Falta entendimento sobre o estatuto
Presidente do Conselho Tutelar de Timóteo, Diva Martins Gonçalves avalia que não há um entendimento da sociedade e da comunidade sobre o que preconiza o Estatuto da Criança e do Adolescente, principalmente nos direitos e deveres. Muitos só veem os direitos. E falta estudo sobre o ECA, principalmente por parte daqueles que trabalham diretamente, como educadores nas salas de aula”, pontuou.
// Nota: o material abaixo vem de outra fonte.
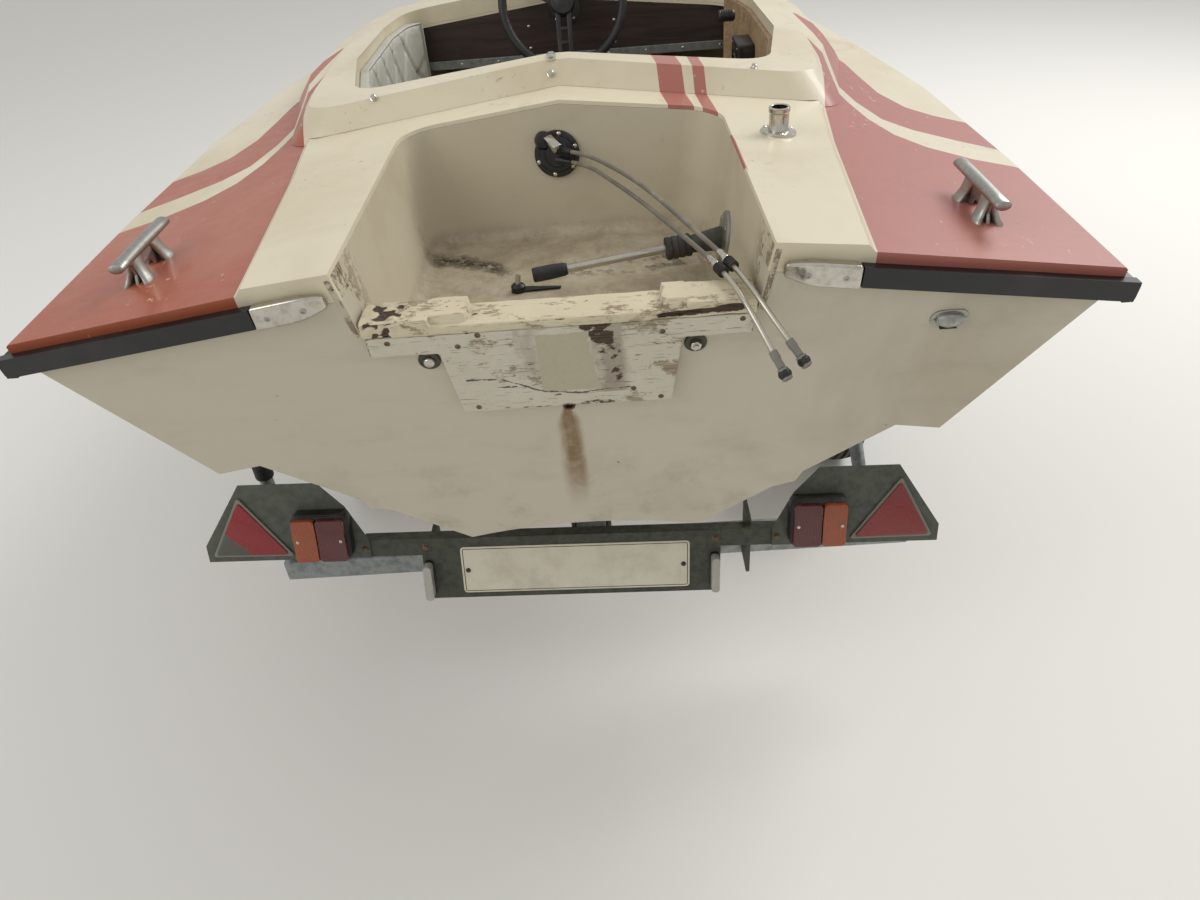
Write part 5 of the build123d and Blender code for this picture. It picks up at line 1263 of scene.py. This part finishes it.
def addHelm():
    bm = bmesh.new()
    centre = facing(helm["hub"], helm["way"])
    turns = [math.tau * k / 14 for k in range(15)]
    rim, bar = helm["rim"], helm["bar"]
    lathe(bm, [(rim + bar * math.cos(turn), bar * math.sin(turn)) for turn in turns], centre, 96)
    # finger ridges on the inside of the rim
    for k in range(helm["ridges"]):
        ridge = spun(centre, 360 / helm["ridges"] * k) @ Matrix.Translation((rim - 0.0108, 0, 0))
        block(bm, (0.004, 0.005, 0.013), ridge, 0.0011, 0, 1)
    for turn in helm["spokes"]:
        spoke = spun(centre, turn)
        for off in (15.5, -15.5):
            arm = [(26, off - 6.5), (160, off - 5.8), (160, off + 5.8), (26, off + 6.5)]
            slab(bm, inMetres(arm), 0.0, 0.005, spoke, 0.0012, 1)
        for at in (0.030, 0.068, 0.104, 0.138, 0.154):
            block(bm, (0.009, 0.022, 0.0046), spoke @ Matrix.Translation((at, 0, 0.0025)), 0.001, 1, 1)
    lathe(bm, [(0, -0.015), (0.030, -0.015), (0.034, -0.011), (0.034, 0.008), (0.031, 0.0125),
               (0.026, 0.0135), (0.0255, 0.0115), (0.018, 0.0125), (0.010, 0.0146), (0, 0.015)],
          centre, 40, 1)
    lathe(bm, [(0, -0.080), (0.010, -0.080), (0.010, -0.012), (0, -0.012)], centre, 20, 2)
    piece("steeringWheel", bm, ("grip", "black", "steel"), "steering_wheel")
    bm = bmesh.new()
    shaft, long = helm["shaft"], helm["reach"] / math.cos(helm["lean"]) - 0.020
    lathe(bm, [(shaft, 0.0), (0.0185, 0.0), (0.0215, 0.003), (0.0225, 0.030), (0.0205, 0.034),
               (0.0205, 0.040), (0.0235, 0.044), (0.0240, long), (0, long), (0, 0.0655), (shaft, 0.0655),
               (shaft, 0.0)],
          facing(helm["hub"] - helm["way"] * helm["columnFrom"], -helm["way"]), 36)
    forward, run = helm["plate"]
    behind = Vector((0, forward, -run * math.tan(helm["lean"]))) / 1000
    plate = facing(helm["hub"] + behind, (0, -1, 0))
    lathe(bm, [(0, 0), (0.046, 0), (0.046, 0.003), (0.042, 0.005), (0.024, 0.007), (0, 0.007)], plate, 40)
    for turn in range(4):
        screwHead(bm, spun(plate, 45 + 90 * turn) @ Matrix.Translation((0.036, 0, 0.0048)), 0.004, 1)
    piece("helmColumn", bm, ("black", "chrome"), "steering_column")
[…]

Para Diva Gonçalves, falta entendimento sobre o papel do Conselho Tutelar, que atende em casos quando os direitos são violados, zelando para que seja cumprido o preconiza o ECA. Ela acrescenta que a maior demanda hoje está ligada a agressão física, psicológica e denúncias de evasão escolar ligada ao uso de drogas. De um modo geral, acredito que esse cenário só vai ser melhor no dia em que houver entendimento do que o ECA e o Conselho representam. Aí teremos melhorias”, avaliou.
Já a presidente do Conselho Tutelar de Coronel Fabriciano, Kátia Regina Montovani observa que o Brasil avançou significativamente quanto à promoção e proteção dos direitos humanos de crianças e adolescentes, mas ainda há muito a avançar. O conselho Tutelar de Coronel Fabriciano é um órgão do sistema de garantia de direitos, dentre suas atribuições está o compromisso de zelar pelo direito de crianças e adolescentes.
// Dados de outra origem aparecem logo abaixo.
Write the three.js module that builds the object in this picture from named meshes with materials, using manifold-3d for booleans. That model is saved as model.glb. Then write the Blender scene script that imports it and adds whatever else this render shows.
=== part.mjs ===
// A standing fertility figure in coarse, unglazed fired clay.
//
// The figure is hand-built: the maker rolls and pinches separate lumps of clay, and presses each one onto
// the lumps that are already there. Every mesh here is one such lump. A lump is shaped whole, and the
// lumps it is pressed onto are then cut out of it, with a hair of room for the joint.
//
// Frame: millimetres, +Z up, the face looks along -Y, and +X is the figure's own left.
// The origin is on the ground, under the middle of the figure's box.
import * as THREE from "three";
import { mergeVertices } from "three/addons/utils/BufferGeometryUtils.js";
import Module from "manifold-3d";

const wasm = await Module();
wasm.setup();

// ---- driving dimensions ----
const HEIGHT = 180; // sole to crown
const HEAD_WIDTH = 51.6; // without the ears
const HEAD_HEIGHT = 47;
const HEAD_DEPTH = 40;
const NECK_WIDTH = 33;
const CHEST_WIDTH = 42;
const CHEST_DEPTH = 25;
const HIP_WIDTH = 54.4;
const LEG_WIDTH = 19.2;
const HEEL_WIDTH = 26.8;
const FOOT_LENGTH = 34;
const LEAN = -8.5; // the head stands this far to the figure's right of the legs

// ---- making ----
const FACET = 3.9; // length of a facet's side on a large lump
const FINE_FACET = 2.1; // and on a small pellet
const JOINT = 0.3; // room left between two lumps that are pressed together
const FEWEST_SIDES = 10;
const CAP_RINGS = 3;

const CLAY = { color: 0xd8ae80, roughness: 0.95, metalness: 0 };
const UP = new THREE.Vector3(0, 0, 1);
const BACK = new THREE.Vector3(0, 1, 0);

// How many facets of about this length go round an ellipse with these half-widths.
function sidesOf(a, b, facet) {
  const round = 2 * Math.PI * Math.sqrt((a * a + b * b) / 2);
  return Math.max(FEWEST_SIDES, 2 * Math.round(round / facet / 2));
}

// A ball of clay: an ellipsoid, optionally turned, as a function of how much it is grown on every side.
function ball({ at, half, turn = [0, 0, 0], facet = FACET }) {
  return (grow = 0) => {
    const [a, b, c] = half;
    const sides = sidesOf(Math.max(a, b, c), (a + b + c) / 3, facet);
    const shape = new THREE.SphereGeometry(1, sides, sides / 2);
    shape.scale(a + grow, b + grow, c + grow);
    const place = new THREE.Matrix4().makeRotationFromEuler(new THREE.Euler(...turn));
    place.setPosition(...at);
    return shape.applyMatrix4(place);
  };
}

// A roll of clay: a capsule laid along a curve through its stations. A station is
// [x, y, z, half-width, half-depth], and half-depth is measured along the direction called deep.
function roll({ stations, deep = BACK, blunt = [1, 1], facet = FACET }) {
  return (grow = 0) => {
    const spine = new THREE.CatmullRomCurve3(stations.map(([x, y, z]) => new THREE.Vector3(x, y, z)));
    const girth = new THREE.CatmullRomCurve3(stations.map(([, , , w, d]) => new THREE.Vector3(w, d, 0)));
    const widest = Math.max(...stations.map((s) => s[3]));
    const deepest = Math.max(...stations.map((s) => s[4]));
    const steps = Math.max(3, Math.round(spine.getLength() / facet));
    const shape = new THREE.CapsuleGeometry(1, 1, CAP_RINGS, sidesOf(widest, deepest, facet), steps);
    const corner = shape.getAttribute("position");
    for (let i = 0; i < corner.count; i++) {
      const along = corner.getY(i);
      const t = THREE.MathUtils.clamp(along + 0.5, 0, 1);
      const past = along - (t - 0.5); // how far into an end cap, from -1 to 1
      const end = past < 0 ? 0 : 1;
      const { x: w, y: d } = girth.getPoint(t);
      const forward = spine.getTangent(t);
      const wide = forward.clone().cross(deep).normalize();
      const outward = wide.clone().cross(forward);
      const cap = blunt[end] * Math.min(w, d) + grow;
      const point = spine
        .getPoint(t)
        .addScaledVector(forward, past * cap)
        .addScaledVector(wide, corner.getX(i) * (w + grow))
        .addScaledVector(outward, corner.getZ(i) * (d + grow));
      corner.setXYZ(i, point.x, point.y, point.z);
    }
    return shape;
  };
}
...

O conselho está vinculado administrativamente à Secretaria Municipal de Assistência Social, Ministério Público e Polícia Militar. Outra parte importante nesse sistema é a participação da sociedade, quando os mesmos têm a atitude de denunciar um fato, onde a criança ou adolescente estão em situação de risco, cabendo assim a atuação do Conselho Tutelar. Mas uma grande dificuldade enfrentada atualmente em nosso município é a inexistência de uma Vara específica que atenda a infância e juventude”, relata Kátia Regina Montovani.